Free-to-Play or Pay-to-Win? Understanding Gacha Systems

The gacha monetization model gets a bad rap, and often deservedly so. But not every game that asks you to pull for characters is out to drain your bank account. The best anime mobile games build their economies so that free players can enjoy the full story, compete in events, and even rank decently in PvP — it just takes smarter resource management and a bit of patience.

Look for games that offer a generous amount of premium currency through daily missions, story clear rewards, and event shops. A pity or spark system that guarantees a high-rarity unit after a set number of pulls (usually after spending a certain amount of currency) is a strong signal that the developers care about fairness. Games like Alchemy Stars let you select the rate-up character after a reasonable number of pulls, while Fate/Grand Order demands a huge stash but makes low-rarity units viable with enough investment.

If you never want to spend, treat the game as a long-term collection journey. Log in daily, save currency for limited collaboration banners, and avoid the trap of pulling on every new unit. The sense of achievement when you finally get that SSR character without opening your wallet is its own kind of victory.

Choosing the Best Anime Mobile Game for You

Picking the right anime mobile game isn’t about following the hype — it’s about matching a game to your lifestyle, your taste in gameplay, and your tolerance for grind. Take a few minutes to think about what keeps you coming back to a game before you hit download.

Comparing Gameplay Styles and Preferences

Start by thinking about what kind of gameplay you actually enjoy, not what looks coolest in a trailer. Into tactical planning and spatial puzzles? Arknights demands careful positioning and ability timing. If you want blistering action and reflex-based combat, Honkai Impact 3rd or Punishing: Gray Raven are your lane. For those who prefer a slower, narrative-driven experience with deep lore, Fate/Grand Order is the obvious choice.

Be honest about how much time you can commit. Games like Alchemy Stars have a comfortable daily routine that takes maybe 30 minutes, while others might ask for hours to keep up with competitive modes. Choose something that fits your schedule and keeps you interested, not just another app you forget about after the tutorial.

Analyzing Privacy and Data Policies

Before you download, take a quick look at how the game handles your data. Many titles from Asian publishers request access to device information, advertising IDs, and sometimes even location services for regional events. A transparent privacy policy should spell out what info it collects and whether that data is shared with third-party ad networks.

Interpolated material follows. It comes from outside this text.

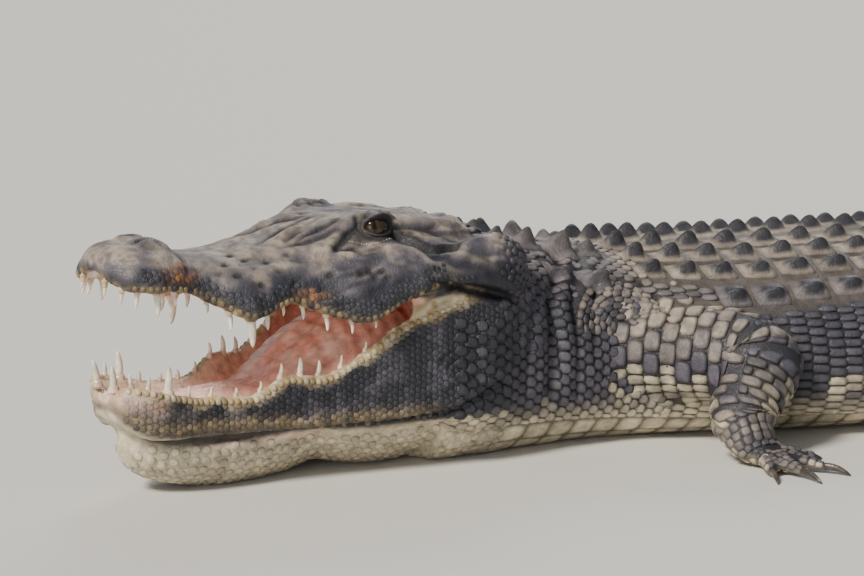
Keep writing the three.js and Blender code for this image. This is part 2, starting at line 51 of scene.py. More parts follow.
mm = 0.001  # sizes below are in millimetres, from the floor under the back of the skull


def clampTo(x, low=0.0, high=1.0):
    return np.clip((x - low) / (high - low), 0, 1)


def smooth(x, low=0.0, high=1.0):
    t = clampTo(x, low, high)
    return t * t * (3 - 2 * t)


def mix(a, b, t):
    return a + (b - a) * t


def hump(x, centre, width):
    return np.exp(-(((x - centre) / width) ** 2))


def station(table, x):
    # the columns of a table between its stations, with no overshoot
    table = np.asarray(table, float)
    keys, values = table[:, 0], table[:, 1:]
    steps = np.diff(values, axis=0) / np.diff(keys)[:, None]
    before, after = steps[:-1], steps[1:]
    both = np.where(before * after > 0, before + after, 1)
    inner = np.where(before * after > 0, 2 * before * after / both, 0)
    flat = np.zeros((1, values.shape[1]))
    slopes = np.vstack([flat, inner, flat])
    x = np.clip(np.asarray(x, float), keys[0], keys[-1])
    i = np.clip(np.searchsorted(keys, x, side="right") - 1, 0, len(keys) - 2)
    span = (keys[i + 1] - keys[i])[..., None]
    t = (x - keys[i])[..., None] / span
    curve = t * t * (3 - 2 * t)
    bow = slopes[i] * span * (1 - t) - slopes[i + 1] * span * t
    return np.moveaxis(mix(values[i], values[i + 1], curve) + t * (1 - t) * bow, -1, 0)


body = {
    "headLength": 430,
    "headTurn": 20,  # degrees to its left
    "firstRow": 244,
    "rowPitch": 48,
    "rows": 18,
    "whorlPitch": 42,
    "whorls": 36,
    "crestMeeting": 18,
    "columnWidth": 45,
    "bellyDrop": 16,
    "pathStep": 10,
    # turns of the back: from, to, degrees
    "bends": [(60, 400, -20), (1000, 1650, -26), (1650, 2600, 62)],
}
tailStart = body["firstRow"] + (body["rows"] - 0.5) * body["rowPitch"]
tailEnd = tailStart + body["whorls"] * body["whorlPitch"] + 45

# along the back: half width, top, height of the widest line, squareness of flank and back
bodyTable = [
    (-90, 118, 242, 108, 0.85, 0.85),
    (0, 136, 244, 104, 0.85, 0.85),
    (70, 142, 229, 98, 0.85, 0.85),
    (150, 152, 213, 90, 0.85, 0.88),
    (230, 176, 204, 84, 0.84, 0.92),
    (330, 204, 201, 80, 0.82, 0.95),
    (520, 232, 202, 80, 0.82, 0.95),
    (760, 234, 204, 80, 0.82, 0.95),
    (950, 202, 199, 80, 0.84, 0.95),
    (1080, 160, 192, 78, 0.88, 0.92),
    (1210, 124, 182, 76, 0.92, 0.92),
    (1380, 99, 175, 70, 0.96, 0.94),
    (1620, 75, 152, 60, 1, 1),
    (1920, 51, 124, 50, 1.05, 1),
    (2220, 31, 92, 38, 1.1, 1),
    (2470, 16, 58, 24, 1.1, 1),
    (2640, 5, 20, 9, 1, 1),
]
# along the head: half width, lip, crown, shoulder of the crown, roof of the mouth
craniumTable = [
    (0, 18, 234, 246, 244, 240),
    (8, 38, 224, 256, 252, 234),
    (26, 57, 219, 265, 258, 230),
    (54, 66, 218, 264, 257, 228),
    (80, 64, 213, 258, 250, 224),
    (100, 61, 205, 248, 240, 218),
    (142, 88, 184, 246, 236, 208),
    (190, 88, 195, 253, 238, 210),
    (228, 104, 180, 262, 242, 206),
    (258, 122, 172, 269, 248, 200),
    (305, 132, 190, 272, 252, 196),
    (350, 138, 204, 268, 250, 196),
    (388, 142, 208, 264, 245, 198),
    (430, 142, 190, 258, 238, 182),
    (480, 130, 172, 238, 220, 172),
]
# along the head: half width, tooth line, lower edge, floor of the mouth
mandibleTable = [
    (12, 18, 116, 90, 106),
    (20, 36, 122, 78, 108),
    (36, 51, 120, 68, 106),
    (62, 58, 113, 62, 98),
    (100, 58, 104, 60, 88),
    (150, 70, 101, 58, 82),
    (190, 79, 118, 55, 83),
    (222, 88, 115, 54, 85),
    (270, 102, 136, 54, 92),
    (300, 113, 158, 54, 100),
    (330, 122, 173, 54, 116),
    (365, 132, 185, 54, 140),
    (388, 138, 195, 54, 160),
    (430, 142, 186, 56, 172),
    (480, 130, 176, 62, 170),
]
# height of the gape between the jaws, along the head
mouthCut = [(-60, 176), (90, 158), (200, 150), (270, 156), (305, 175), (340, 189), (388, 201),
            (430, 188), (520, 182)]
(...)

Apps from trusted sources usually let you control your data, including cookie and tracking consent. If you’re not into being tracked across platforms, offline-friendly titles or those with minimal permissions are safer bets. It’s worth knowing this stuff so you can play without worrying about your privacy.

Community and Support Platforms

A solid community can make a game way more fun. Official Discord servers, Reddit communities, and YouTube guide creators turn a solitary grind into a shared experience. Developers who actually listen and update their games based on feedback earn long-term loyalty. Titles like Punishing: Gray Raven tend to fix bugs quickly and drop fresh content regularly, while translators engage with fans on social media.

Check if there are active fan wikis, tier lists, and beginner guides. When a community is alive and welcoming, you’re much less likely to hit a wall with no one to turn to — and the memes alone can be worth the install.